Much much more so than on any other holiday. One does make a point of trying to clear the day at Christmas. I think a little bit more of perhaps deeper things than the daily problems. There are some marvellous Christmas carols, you know, if you look at the words. There is one “It came upon a midnight clear” ; there are just two marvellous lines which are so apposite now. “Oh hush the noise ye men of strife and hear the angels sing,” and I think there are times in life, and Christmas is one of them, when you do just stop and think: “Now, look! What is it all for? What am I really here for? Why is it that we have things like a conscience? Isn't it because we do believe that there is a God and that Jesus Christ was his only Son?” And we do believe the Christmas Message. And it is as well for one to sit down and think a little bit sometimes, but you do it with the surroundings of carols, with most marvellous music and, of course, with the other things: the Christmas tree and with family around you. And so it is really a very very special time—not the gifts, but the significance of the time of the year.

Robert Wilson

Do you have a special kind of routine, a sort of Christmas routine, which you and your family like to follow every year? [end p3]

Prime Minister

Yes we do. We have had for years. I am afraid we are too old now to have stockings! My children, I hope, will both be home this Christmas. There is one coming in from America, one coming in from Australia. But they are over thirty and we do not have stockings any more, so we get up for breakfast. Usually, I turn on the radio and you might hear a carol. It might be “Hark the Herald Angels Sing” or it might be “Christians Awake, Salute The Happy Morn” sung by the marvellous BBC Singers, you know, wonderful singing. And then, just a very light breakf* then we go to church and the vicar usually asks me to read the lesson and I always take the one from St. Luke's Gospel “Shepherds abiding in the field” . And then we return and we have quite a number of people to Christmas Day lunch because, as you know, it is no more difficult to cook for quite a lot. That is one day in the year when you have got to cook a big turkey. It is no more difficult to cook for quite a lot than it is for a few, so we have several friends and we meet them after we have come back from church.

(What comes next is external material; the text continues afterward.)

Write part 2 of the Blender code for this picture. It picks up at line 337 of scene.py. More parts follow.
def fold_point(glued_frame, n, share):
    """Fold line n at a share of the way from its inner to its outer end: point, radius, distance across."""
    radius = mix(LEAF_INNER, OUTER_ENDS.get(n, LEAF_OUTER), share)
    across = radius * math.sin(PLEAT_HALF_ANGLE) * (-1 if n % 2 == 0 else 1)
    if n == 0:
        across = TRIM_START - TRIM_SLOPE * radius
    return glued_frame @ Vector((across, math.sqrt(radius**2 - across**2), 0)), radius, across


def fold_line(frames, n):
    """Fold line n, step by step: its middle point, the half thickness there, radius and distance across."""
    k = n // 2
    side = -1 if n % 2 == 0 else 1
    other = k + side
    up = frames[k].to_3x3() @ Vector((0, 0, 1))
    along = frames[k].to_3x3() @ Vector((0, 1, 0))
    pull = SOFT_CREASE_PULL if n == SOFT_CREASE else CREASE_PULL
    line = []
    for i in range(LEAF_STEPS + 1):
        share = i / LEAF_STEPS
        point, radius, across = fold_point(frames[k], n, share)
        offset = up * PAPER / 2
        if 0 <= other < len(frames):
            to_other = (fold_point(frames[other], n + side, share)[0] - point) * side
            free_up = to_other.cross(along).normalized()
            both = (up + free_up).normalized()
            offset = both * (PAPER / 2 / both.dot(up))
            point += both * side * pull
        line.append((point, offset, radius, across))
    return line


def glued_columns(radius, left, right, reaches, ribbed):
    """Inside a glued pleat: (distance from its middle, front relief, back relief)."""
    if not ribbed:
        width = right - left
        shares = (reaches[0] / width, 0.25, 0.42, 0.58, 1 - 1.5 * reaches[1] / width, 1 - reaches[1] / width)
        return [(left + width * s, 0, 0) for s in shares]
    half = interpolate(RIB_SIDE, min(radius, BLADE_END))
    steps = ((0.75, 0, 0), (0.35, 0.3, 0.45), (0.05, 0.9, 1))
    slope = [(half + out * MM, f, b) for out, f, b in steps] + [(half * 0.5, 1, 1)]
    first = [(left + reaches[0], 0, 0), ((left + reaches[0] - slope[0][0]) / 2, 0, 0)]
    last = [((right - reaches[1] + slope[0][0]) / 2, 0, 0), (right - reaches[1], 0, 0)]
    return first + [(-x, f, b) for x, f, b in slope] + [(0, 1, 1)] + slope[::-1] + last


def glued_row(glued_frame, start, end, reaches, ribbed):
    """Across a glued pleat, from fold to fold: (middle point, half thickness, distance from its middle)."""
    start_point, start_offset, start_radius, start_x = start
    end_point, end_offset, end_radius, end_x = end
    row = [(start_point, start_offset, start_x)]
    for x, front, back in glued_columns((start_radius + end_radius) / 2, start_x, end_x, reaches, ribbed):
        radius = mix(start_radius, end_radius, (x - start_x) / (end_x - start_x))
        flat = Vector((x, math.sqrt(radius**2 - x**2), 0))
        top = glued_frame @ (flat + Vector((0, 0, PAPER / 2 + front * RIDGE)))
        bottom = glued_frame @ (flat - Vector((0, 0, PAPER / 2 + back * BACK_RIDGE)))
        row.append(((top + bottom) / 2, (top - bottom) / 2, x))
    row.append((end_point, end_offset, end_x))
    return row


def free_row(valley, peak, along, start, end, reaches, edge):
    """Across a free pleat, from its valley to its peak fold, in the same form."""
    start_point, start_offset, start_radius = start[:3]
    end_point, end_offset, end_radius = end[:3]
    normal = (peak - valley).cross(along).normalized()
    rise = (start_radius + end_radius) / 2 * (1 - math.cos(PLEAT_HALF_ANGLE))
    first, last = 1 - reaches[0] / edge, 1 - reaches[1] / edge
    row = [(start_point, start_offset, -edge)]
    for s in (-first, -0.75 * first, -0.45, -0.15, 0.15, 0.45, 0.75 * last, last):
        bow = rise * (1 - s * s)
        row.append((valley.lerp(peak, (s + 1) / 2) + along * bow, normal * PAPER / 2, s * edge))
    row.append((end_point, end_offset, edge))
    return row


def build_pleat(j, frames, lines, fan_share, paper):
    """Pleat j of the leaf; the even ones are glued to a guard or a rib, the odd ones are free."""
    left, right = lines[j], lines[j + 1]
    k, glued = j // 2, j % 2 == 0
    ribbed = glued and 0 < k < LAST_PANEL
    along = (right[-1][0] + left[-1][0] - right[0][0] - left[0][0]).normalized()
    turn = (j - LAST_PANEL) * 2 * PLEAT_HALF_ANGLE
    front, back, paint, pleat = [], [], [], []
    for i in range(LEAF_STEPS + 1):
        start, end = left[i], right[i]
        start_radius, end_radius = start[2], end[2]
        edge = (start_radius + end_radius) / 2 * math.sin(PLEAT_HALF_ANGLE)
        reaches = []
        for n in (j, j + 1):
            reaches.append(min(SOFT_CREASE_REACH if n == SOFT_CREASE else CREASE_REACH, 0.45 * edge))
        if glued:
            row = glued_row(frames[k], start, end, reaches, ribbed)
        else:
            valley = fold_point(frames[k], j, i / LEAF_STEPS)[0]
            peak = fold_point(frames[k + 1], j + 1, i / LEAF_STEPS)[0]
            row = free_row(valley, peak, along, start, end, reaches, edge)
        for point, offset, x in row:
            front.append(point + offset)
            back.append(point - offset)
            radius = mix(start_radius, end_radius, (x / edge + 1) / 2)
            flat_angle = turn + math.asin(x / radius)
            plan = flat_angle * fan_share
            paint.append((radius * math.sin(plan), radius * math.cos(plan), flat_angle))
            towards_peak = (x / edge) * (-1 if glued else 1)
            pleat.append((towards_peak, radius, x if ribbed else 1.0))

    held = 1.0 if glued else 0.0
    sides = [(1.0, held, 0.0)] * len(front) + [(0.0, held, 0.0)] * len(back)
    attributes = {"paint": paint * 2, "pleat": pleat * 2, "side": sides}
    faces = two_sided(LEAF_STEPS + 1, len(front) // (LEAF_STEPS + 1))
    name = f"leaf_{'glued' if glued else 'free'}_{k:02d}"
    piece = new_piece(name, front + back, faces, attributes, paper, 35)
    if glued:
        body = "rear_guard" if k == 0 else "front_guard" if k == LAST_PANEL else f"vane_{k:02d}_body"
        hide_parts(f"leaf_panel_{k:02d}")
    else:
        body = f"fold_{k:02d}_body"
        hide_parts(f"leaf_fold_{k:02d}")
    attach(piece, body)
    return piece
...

Then, after lunch, we try to finish in time for the Queen's Christmas Day broadcast. We gather round a television set for that; and then really it is, if we have time, just to have a quick walk, so long as it is, still light. You have got to, to shake that luncheon down! And then, really, you do not want very much to eat for the rest of the day, so you sit around the fire. We have an open fire, which is marvellous, and we just talk and think of other friends. [end p4]

Robert Wilson

Do you hope to see Mr. Tebbit and Mrs. Tebbit over Christmas?

Prime Minister

Well, I am hoping that Mr. Tebbit will be well enough to come out and see us over Christmas and then, of course, we will go and see Mrs. Tebbit because both are very very dear to us. But it will be marvellous if he is fit to come out for a little while; and he is so very much better. But, of course, his first thought and ours too will be to see Margaret. She is a wonderful person.

Robert Wilson

Well, Prime Minister, may I wish you a very happy Christmas. Thank you very much!

Prime Minister

And a Happy Christmas to everyone who is listening; a truly Happy Christmas and the New Year will be what we make it. A Happy Christmas!